## WRITTEN EXERCISE
From the material below, list every line containing "builds".

## SUPPLIED MATERIAL
..............................
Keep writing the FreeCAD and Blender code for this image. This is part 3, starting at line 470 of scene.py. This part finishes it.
..............................
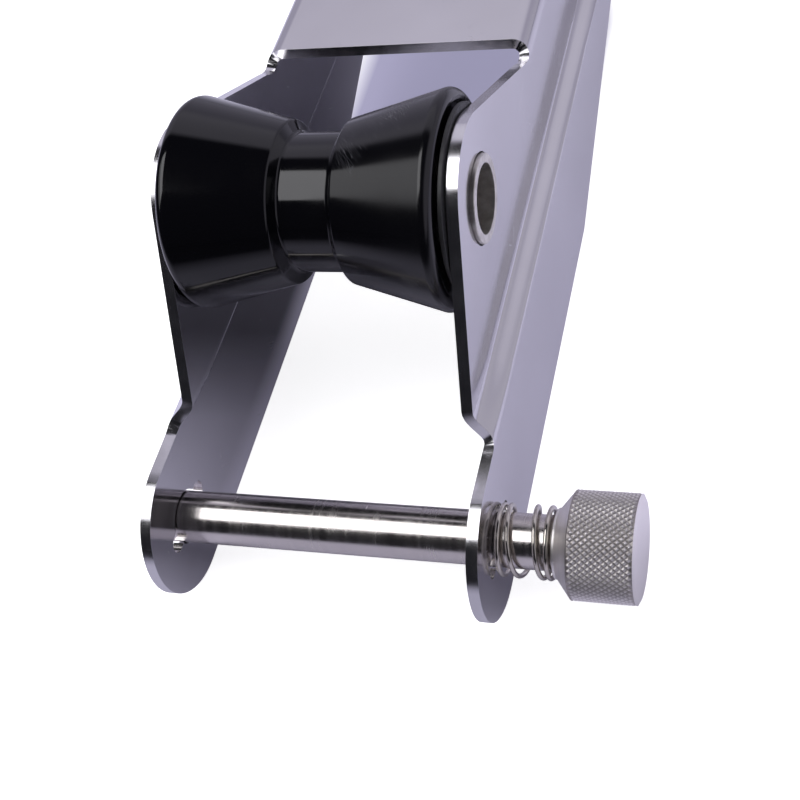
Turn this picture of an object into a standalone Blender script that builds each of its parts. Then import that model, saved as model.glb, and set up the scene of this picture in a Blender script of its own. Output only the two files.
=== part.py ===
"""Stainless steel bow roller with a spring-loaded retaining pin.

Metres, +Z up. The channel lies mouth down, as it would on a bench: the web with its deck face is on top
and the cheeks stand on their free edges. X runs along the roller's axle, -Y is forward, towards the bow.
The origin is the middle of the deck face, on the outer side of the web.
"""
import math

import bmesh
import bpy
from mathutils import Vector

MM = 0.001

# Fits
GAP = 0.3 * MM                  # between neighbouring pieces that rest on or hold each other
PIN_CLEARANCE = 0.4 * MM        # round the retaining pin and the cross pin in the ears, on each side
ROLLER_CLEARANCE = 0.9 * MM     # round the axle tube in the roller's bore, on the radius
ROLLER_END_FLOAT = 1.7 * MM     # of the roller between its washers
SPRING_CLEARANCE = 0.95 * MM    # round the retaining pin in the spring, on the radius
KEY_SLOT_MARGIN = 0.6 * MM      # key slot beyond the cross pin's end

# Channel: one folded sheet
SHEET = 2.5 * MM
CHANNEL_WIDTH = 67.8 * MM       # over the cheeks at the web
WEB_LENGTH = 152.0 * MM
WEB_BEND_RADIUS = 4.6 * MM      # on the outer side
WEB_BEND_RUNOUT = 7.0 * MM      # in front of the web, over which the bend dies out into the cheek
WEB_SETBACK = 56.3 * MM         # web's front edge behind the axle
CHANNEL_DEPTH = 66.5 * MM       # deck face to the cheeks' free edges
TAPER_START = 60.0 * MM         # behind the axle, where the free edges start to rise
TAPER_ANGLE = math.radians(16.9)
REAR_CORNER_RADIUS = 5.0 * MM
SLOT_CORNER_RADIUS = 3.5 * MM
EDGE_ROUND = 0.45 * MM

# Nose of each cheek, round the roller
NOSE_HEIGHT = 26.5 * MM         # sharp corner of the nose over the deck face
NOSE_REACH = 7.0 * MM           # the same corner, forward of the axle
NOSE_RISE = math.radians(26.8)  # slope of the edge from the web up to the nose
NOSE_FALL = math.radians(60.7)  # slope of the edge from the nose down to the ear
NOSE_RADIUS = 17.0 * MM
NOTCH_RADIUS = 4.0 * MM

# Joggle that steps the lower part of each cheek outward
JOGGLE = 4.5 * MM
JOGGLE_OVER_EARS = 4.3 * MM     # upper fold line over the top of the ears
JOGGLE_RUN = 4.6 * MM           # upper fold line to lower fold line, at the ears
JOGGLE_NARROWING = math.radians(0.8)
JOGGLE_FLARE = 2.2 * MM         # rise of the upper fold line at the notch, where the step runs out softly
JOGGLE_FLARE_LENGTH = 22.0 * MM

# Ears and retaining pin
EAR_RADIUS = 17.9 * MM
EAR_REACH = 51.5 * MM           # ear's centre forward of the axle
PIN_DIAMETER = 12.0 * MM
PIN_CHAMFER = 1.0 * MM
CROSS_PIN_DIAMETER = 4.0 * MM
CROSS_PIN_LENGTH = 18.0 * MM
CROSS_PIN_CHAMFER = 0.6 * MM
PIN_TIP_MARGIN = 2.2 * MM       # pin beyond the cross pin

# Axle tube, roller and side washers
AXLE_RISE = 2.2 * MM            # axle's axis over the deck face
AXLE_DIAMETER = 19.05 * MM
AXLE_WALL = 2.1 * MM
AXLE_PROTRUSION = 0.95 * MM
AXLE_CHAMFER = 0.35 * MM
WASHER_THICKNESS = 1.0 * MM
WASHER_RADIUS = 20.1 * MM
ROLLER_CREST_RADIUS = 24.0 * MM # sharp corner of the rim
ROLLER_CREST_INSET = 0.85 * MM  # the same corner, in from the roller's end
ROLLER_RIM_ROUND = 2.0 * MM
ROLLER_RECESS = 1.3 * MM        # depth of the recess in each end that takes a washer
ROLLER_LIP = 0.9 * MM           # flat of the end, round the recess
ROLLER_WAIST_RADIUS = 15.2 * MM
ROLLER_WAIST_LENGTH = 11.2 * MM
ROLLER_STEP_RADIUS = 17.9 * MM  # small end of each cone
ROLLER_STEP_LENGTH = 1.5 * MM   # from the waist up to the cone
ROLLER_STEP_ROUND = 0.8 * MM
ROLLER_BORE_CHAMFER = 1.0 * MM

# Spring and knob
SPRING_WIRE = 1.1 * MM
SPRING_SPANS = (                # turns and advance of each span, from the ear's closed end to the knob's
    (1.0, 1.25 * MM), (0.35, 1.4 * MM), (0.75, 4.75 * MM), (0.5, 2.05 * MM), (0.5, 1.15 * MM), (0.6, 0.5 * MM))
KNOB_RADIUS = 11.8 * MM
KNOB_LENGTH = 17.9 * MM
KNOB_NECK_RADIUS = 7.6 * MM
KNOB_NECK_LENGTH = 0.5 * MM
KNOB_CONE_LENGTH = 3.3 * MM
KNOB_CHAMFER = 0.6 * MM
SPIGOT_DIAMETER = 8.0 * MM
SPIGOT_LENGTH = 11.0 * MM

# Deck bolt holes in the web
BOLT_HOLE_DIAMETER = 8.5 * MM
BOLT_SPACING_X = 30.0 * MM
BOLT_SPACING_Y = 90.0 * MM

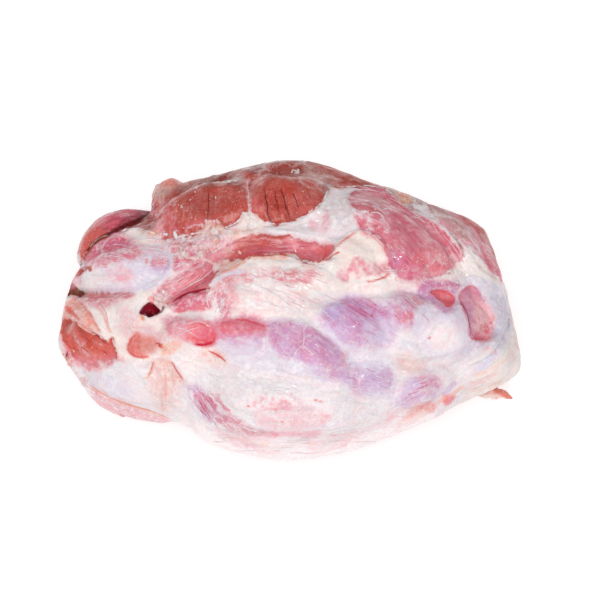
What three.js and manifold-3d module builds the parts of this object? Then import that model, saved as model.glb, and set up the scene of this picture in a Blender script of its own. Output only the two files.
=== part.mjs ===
..............................
## TASK OUTPUT
Turn this picture of an object into a standalone Blender script that builds each of its parts. Then import that model, saved as model.glb, and set up the scene of this picture in a Blender script of its own. Output only the two files.
What three.js and manifold-3d module builds the parts of this object? Then import that model, saved as model.glb, and set up the scene of this picture in a Blender script of its own. Output only the two files.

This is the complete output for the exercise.